GIVEN PROBLEM: Quote the full listing word for word.

★ ★ ★ ★ ★ ★ ★

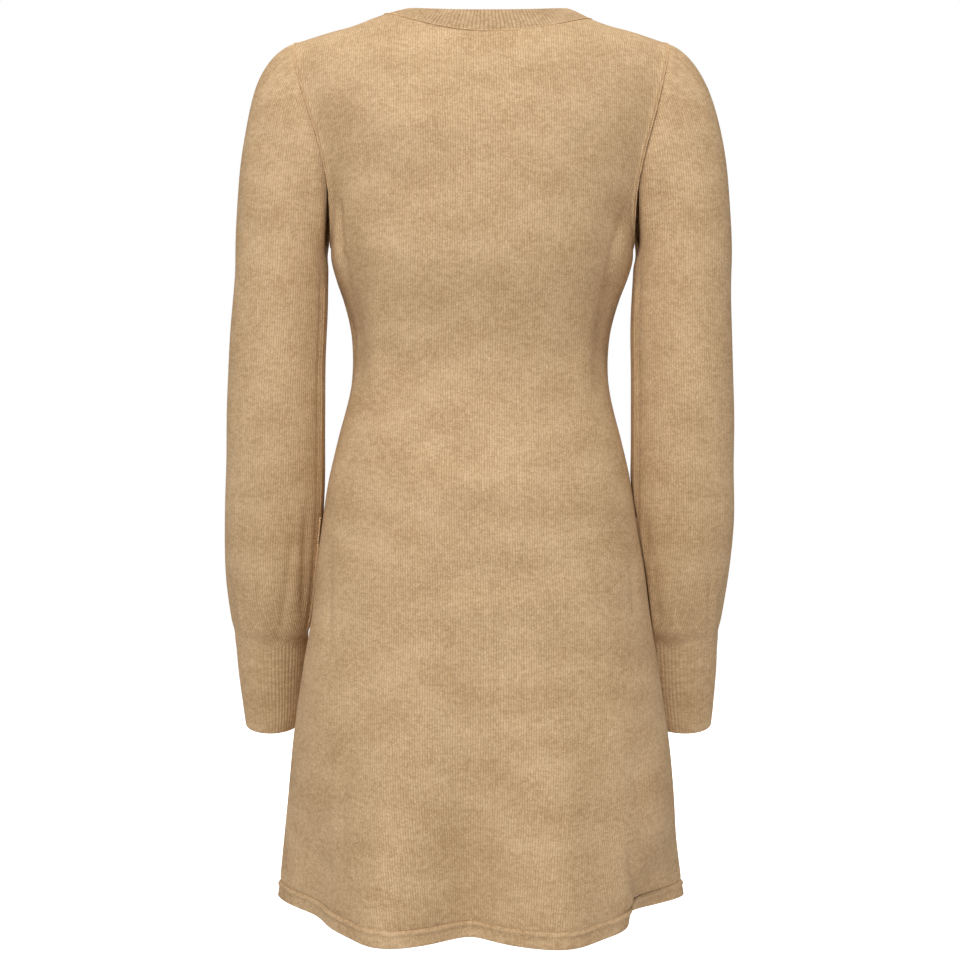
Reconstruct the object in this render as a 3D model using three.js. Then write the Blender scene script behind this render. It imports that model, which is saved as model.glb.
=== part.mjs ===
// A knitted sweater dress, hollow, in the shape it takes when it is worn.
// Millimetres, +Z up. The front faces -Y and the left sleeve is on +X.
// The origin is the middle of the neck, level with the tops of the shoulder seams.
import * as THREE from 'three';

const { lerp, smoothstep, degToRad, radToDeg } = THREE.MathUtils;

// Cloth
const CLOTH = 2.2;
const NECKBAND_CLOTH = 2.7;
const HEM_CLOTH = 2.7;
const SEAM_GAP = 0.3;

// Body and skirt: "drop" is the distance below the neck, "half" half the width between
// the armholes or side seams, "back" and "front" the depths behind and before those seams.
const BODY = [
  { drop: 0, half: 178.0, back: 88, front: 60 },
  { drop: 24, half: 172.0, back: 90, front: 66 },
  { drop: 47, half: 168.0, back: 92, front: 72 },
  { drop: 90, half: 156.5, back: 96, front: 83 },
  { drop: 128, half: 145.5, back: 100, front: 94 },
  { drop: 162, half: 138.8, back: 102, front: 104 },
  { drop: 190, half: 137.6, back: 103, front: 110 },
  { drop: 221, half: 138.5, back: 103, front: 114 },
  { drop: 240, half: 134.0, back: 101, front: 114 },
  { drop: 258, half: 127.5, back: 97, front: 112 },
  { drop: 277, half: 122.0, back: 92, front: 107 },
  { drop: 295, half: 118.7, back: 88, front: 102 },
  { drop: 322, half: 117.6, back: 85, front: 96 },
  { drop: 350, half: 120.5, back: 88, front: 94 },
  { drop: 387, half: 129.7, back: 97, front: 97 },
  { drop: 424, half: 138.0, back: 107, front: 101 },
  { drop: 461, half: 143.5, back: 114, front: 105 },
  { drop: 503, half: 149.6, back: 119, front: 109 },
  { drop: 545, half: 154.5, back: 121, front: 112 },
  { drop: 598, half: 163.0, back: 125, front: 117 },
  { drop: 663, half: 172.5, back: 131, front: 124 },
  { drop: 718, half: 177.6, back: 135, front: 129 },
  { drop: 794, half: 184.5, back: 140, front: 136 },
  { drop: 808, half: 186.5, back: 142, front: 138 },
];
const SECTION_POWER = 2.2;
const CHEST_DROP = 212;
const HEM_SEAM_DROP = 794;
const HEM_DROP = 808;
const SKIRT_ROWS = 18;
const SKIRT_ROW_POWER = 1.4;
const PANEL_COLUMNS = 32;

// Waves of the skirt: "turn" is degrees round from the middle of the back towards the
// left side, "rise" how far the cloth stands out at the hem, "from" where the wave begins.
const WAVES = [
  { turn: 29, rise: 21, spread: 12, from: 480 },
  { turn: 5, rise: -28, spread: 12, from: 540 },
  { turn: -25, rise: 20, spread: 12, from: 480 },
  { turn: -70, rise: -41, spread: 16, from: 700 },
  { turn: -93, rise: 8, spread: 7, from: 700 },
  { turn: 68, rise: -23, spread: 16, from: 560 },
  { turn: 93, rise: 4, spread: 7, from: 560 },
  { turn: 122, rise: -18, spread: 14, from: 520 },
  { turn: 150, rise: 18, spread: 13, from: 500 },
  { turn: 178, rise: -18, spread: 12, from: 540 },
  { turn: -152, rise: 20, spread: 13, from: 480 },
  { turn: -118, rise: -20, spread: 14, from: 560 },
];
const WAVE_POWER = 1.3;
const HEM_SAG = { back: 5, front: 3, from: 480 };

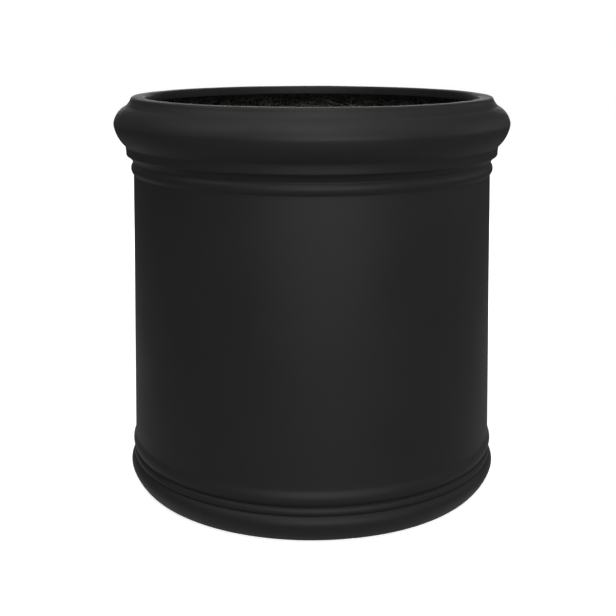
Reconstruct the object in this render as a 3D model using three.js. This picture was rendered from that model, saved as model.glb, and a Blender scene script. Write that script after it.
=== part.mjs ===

★ ★ ★ ★ ★ ★ ★

OUTPUT FOR THIS TASK:
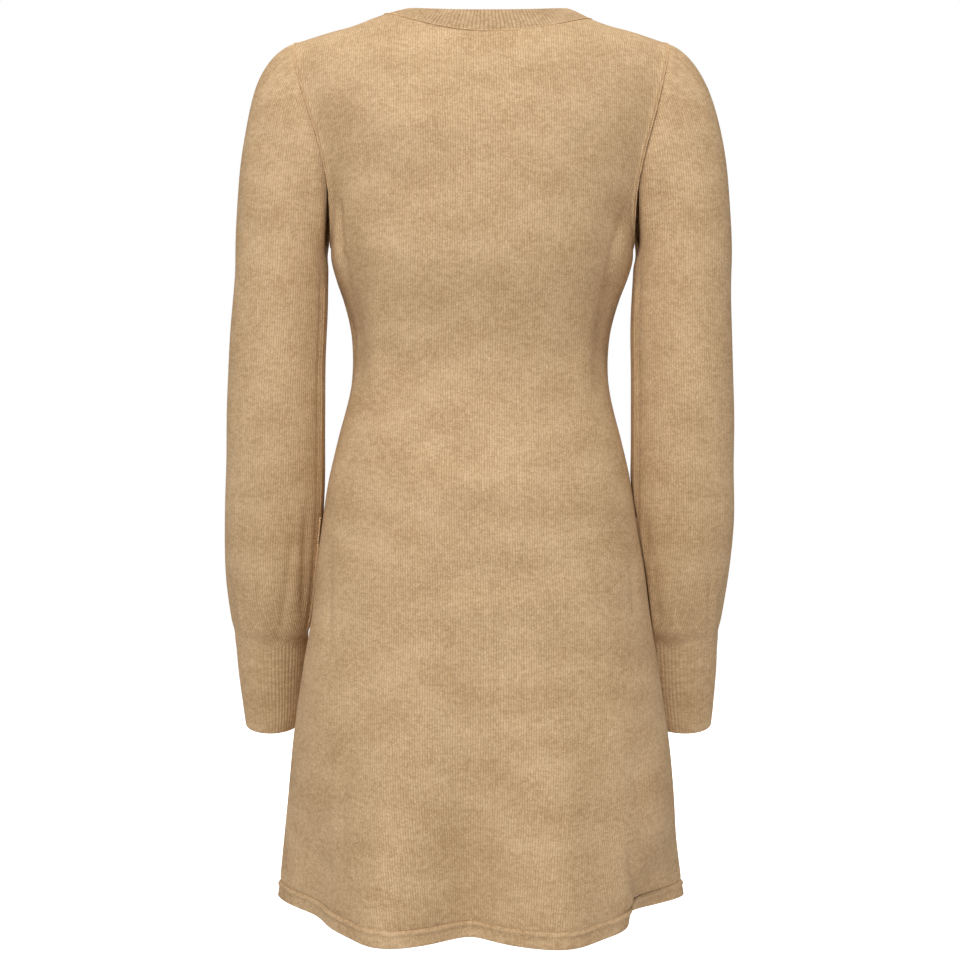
Reconstruct the object in this render as a 3D model using three.js. Then write the Blender scene script behind this render. It imports that model, which is saved as model.glb.
=== part.mjs ===
// A knitted sweater dress, hollow, in the shape it takes when it is worn.
// Millimetres, +Z up. The front faces -Y and the left sleeve is on +X.
// The origin is the middle of the neck, level with the tops of the shoulder seams.
import * as THREE from 'three';

const { lerp, smoothstep, degToRad, radToDeg } = THREE.MathUtils;

// Cloth
const CLOTH = 2.2;
const NECKBAND_CLOTH = 2.7;
const HEM_CLOTH = 2.7;
const SEAM_GAP = 0.3;

// Body and skirt: "drop" is the distance below the neck, "half" half the width between
// the armholes or side seams, "back" and "front" the depths behind and before those seams.
const BODY = [
  { drop: 0, half: 178.0, back: 88, front: 60 },
  { drop: 24, half: 172.0, back: 90, front: 66 },
  { drop: 47, half: 168.0, back: 92, front: 72 },
  { drop: 90, half: 156.5, back: 96, front: 83 },
  { drop: 128, half: 145.5, back: 100, front: 94 },
  { drop: 162, half: 138.8, back: 102, front: 104 },
  { drop: 190, half: 137.6, back: 103, front: 110 },
  { drop: 221, half: 138.5, back: 103, front: 114 },
  { drop: 240, half: 134.0, back: 101, front: 114 },
  { drop: 258, half: 127.5, back: 97, front: 112 },
  { drop: 277, half: 122.0, back: 92, front: 107 },
  { drop: 295, half: 118.7, back: 88, front: 102 },
  { drop: 322, half: 117.6, back: 85, front: 96 },
  { drop: 350, half: 120.5, back: 88, front: 94 },
  { drop: 387, half: 129.7, back: 97, front: 97 },
  { drop: 424, half: 138.0, back: 107, front: 101 },
  { drop: 461, half: 143.5, back: 114, front: 105 },
  { drop: 503, half: 149.6, back: 119, front: 109 },
  { drop: 545, half: 154.5, back: 121, front: 112 },
  { drop: 598, half: 163.0, back: 125, front: 117 },
  { drop: 663, half: 172.5, back: 131, front: 124 },
  { drop: 718, half: 177.6, back: 135, front: 129 },
  { drop: 794, half: 184.5, back: 140, front: 136 },
  { drop: 808, half: 186.5, back: 142, front: 138 },
];
const SECTION_POWER = 2.2;
const CHEST_DROP = 212;
const HEM_SEAM_DROP = 794;
const HEM_DROP = 808;
const SKIRT_ROWS = 18;
const SKIRT_ROW_POWER = 1.4;
const PANEL_COLUMNS = 32;

// Waves of the skirt: "turn" is degrees round from the middle of the back towards the
// left side, "rise" how far the cloth stands out at the hem, "from" where the wave begins.
const WAVES = [
  { turn: 29, rise: 21, spread: 12, from: 480 },
  { turn: 5, rise: -28, spread: 12, from: 540 },
  { turn: -25, rise: 20, spread: 12, from: 480 },
  { turn: -70, rise: -41, spread: 16, from: 700 },
  { turn: -93, rise: 8, spread: 7, from: 700 },
  { turn: 68, rise: -23, spread: 16, from: 560 },
  { turn: 93, rise: 4, spread: 7, from: 560 },
  { turn: 122, rise: -18, spread: 14, from: 520 },
  { turn: 150, rise: 18, spread: 13, from: 500 },
  { turn: 178, rise: -18, spread: 12, from: 540 },
  { turn: -152, rise: 20, spread: 13, from: 480 },
  { turn: -118, rise: -20, spread: 14, from: 560 },
];
const WAVE_POWER = 1.3;
const HEM_SAG = { back: 5, front: 3, from: 480 };

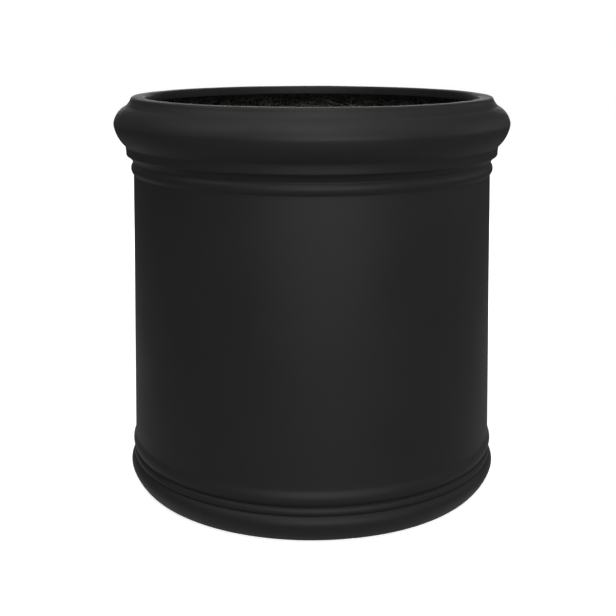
Reconstruct the object in this render as a 3D model using three.js. This picture was rendered from that model, saved as model.glb, and a Blender scene script. Write that script after it.
=== part.mjs ===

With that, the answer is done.